Only the lines from the start up to and including the line containing "FLOOR_REACH = 60.0" should be repeated, word for word.

[begin Given material]

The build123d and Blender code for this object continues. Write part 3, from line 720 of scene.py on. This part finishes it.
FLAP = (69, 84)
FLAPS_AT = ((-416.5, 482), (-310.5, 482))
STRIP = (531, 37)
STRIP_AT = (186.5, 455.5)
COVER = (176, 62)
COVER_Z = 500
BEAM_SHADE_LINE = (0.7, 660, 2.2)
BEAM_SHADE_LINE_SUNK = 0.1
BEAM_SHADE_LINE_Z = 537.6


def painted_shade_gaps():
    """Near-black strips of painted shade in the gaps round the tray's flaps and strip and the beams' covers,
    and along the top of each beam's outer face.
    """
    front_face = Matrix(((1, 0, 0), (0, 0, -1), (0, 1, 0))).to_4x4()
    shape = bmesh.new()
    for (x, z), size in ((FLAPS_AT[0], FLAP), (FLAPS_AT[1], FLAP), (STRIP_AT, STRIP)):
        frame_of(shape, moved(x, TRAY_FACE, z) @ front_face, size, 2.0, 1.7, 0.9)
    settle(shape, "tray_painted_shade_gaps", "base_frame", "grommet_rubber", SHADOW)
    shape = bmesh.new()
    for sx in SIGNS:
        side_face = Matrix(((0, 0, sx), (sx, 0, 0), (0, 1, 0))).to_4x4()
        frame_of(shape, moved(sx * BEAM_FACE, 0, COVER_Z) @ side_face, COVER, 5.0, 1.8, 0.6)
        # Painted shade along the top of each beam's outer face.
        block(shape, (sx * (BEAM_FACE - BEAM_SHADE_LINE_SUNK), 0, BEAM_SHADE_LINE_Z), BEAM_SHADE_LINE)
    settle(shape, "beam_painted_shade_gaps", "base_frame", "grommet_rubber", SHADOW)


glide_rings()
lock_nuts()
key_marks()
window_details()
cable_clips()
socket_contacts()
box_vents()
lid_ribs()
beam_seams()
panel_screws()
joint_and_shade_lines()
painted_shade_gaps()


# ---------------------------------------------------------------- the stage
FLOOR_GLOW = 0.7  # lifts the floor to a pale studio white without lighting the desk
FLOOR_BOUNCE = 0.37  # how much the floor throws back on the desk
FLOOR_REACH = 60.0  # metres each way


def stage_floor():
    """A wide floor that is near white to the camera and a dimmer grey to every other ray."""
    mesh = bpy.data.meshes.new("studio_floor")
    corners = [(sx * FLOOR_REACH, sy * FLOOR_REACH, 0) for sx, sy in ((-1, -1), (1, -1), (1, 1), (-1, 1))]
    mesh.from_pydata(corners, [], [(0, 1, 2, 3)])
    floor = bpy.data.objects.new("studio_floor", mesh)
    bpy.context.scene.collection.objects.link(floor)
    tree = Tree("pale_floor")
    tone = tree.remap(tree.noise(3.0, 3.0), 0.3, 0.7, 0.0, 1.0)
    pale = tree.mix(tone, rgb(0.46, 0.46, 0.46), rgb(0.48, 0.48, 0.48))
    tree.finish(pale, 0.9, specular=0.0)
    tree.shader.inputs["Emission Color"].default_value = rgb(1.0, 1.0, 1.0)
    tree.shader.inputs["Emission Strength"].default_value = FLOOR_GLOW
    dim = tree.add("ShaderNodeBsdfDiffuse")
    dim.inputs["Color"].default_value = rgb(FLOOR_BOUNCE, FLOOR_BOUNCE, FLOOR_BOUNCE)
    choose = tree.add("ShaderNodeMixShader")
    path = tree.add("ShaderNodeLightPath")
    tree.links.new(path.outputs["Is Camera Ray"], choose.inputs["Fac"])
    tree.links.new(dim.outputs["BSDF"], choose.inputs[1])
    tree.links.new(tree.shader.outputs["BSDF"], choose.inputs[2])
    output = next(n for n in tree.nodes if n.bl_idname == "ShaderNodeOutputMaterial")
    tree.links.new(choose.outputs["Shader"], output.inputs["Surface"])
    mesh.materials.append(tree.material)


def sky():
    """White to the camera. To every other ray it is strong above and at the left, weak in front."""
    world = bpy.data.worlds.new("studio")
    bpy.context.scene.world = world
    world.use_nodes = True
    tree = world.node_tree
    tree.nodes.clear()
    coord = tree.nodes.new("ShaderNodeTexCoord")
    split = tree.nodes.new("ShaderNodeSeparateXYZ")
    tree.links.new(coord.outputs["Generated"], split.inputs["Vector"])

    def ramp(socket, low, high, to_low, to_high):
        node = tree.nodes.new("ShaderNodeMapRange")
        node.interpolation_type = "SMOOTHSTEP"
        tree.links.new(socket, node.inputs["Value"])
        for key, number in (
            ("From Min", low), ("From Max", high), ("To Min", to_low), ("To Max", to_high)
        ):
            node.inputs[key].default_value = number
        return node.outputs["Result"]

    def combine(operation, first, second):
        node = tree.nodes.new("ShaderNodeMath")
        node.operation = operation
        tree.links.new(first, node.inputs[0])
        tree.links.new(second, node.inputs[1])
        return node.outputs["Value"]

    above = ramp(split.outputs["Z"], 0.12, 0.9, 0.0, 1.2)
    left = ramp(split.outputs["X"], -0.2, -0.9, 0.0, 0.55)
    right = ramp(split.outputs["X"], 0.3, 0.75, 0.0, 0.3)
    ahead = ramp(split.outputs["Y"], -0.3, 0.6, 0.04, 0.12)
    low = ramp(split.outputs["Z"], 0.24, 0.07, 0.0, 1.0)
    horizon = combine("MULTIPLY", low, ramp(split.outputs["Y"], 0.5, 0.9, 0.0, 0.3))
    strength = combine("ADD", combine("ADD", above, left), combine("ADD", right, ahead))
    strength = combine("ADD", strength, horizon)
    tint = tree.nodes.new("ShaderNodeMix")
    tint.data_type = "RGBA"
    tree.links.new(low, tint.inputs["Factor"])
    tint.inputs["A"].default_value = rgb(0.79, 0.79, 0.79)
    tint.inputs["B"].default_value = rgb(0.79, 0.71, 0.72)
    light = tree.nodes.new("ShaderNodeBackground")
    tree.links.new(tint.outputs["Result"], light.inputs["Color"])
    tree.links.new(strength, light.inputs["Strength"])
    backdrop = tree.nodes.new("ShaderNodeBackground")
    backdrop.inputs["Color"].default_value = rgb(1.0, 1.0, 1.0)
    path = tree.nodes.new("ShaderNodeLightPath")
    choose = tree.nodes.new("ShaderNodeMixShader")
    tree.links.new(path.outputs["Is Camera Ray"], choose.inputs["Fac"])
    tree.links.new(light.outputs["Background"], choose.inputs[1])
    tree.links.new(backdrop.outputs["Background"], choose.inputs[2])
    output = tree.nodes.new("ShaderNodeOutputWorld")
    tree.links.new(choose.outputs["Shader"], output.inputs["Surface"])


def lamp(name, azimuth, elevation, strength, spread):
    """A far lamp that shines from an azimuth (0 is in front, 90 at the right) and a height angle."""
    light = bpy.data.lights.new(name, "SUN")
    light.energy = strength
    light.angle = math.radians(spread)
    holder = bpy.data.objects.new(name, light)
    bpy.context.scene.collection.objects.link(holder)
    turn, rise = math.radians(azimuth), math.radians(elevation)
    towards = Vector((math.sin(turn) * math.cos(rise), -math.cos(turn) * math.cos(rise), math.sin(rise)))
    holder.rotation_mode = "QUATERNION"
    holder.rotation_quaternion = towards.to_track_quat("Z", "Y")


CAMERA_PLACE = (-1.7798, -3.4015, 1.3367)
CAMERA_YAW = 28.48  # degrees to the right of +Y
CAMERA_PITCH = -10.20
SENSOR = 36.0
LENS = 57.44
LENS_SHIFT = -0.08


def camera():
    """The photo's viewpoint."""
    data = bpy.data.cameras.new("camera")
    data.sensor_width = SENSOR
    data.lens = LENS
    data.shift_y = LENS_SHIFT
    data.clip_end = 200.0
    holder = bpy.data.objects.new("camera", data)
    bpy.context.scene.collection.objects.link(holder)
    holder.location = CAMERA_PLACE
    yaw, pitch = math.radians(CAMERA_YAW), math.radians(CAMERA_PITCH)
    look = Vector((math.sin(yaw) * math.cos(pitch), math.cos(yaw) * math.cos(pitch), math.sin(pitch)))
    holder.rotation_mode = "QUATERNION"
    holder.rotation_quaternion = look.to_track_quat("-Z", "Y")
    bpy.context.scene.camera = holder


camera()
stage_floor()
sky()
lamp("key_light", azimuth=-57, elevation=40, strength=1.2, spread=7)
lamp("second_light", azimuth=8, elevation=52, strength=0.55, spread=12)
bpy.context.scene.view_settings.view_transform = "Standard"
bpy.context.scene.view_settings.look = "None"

[end Given material]

Result of this task
The build123d and Blender code for this object continues. Write part 3, from line 720 of scene.py on. This part finishes it.
FLAP = (69, 84)
FLAPS_AT = ((-416.5, 482), (-310.5, 482))
STRIP = (531, 37)
STRIP_AT = (186.5, 455.5)
COVER = (176, 62)
COVER_Z = 500
BEAM_SHADE_LINE = (0.7, 660, 2.2)
BEAM_SHADE_LINE_SUNK = 0.1
BEAM_SHADE_LINE_Z = 537.6


def painted_shade_gaps():
    """Near-black strips of painted shade in the gaps round the tray's flaps and strip and the beams' covers,
    and along the top of each beam's outer face.
    """
    front_face = Matrix(((1, 0, 0), (0, 0, -1), (0, 1, 0))).to_4x4()
    shape = bmesh.new()
    for (x, z), size in ((FLAPS_AT[0], FLAP), (FLAPS_AT[1], FLAP), (STRIP_AT, STRIP)):
        frame_of(shape, moved(x, TRAY_FACE, z) @ front_face, size, 2.0, 1.7, 0.9)
    settle(shape, "tray_painted_shade_gaps", "base_frame", "grommet_rubber", SHADOW)
    shape = bmesh.new()
    for sx in SIGNS:
        side_face = Matrix(((0, 0, sx), (sx, 0, 0), (0, 1, 0))).to_4x4()
        frame_of(shape, moved(sx * BEAM_FACE, 0, COVER_Z) @ side_face, COVER, 5.0, 1.8, 0.6)
        # Painted shade along the top of each beam's outer face.
        block(shape, (sx * (BEAM_FACE - BEAM_SHADE_LINE_SUNK), 0, BEAM_SHADE_LINE_Z), BEAM_SHADE_LINE)
    settle(shape, "beam_painted_shade_gaps", "base_frame", "grommet_rubber", SHADOW)


glide_rings()
lock_nuts()
key_marks()
window_details()
cable_clips()
socket_contacts()
box_vents()
lid_ribs()
beam_seams()
panel_screws()
joint_and_shade_lines()
painted_shade_gaps()


# ---------------------------------------------------------------- the stage
FLOOR_GLOW = 0.7  # lifts the floor to a pale studio white without lighting the desk
FLOOR_BOUNCE = 0.37  # how much the floor throws back on the desk
FLOOR_REACH = 60.0  # metres each way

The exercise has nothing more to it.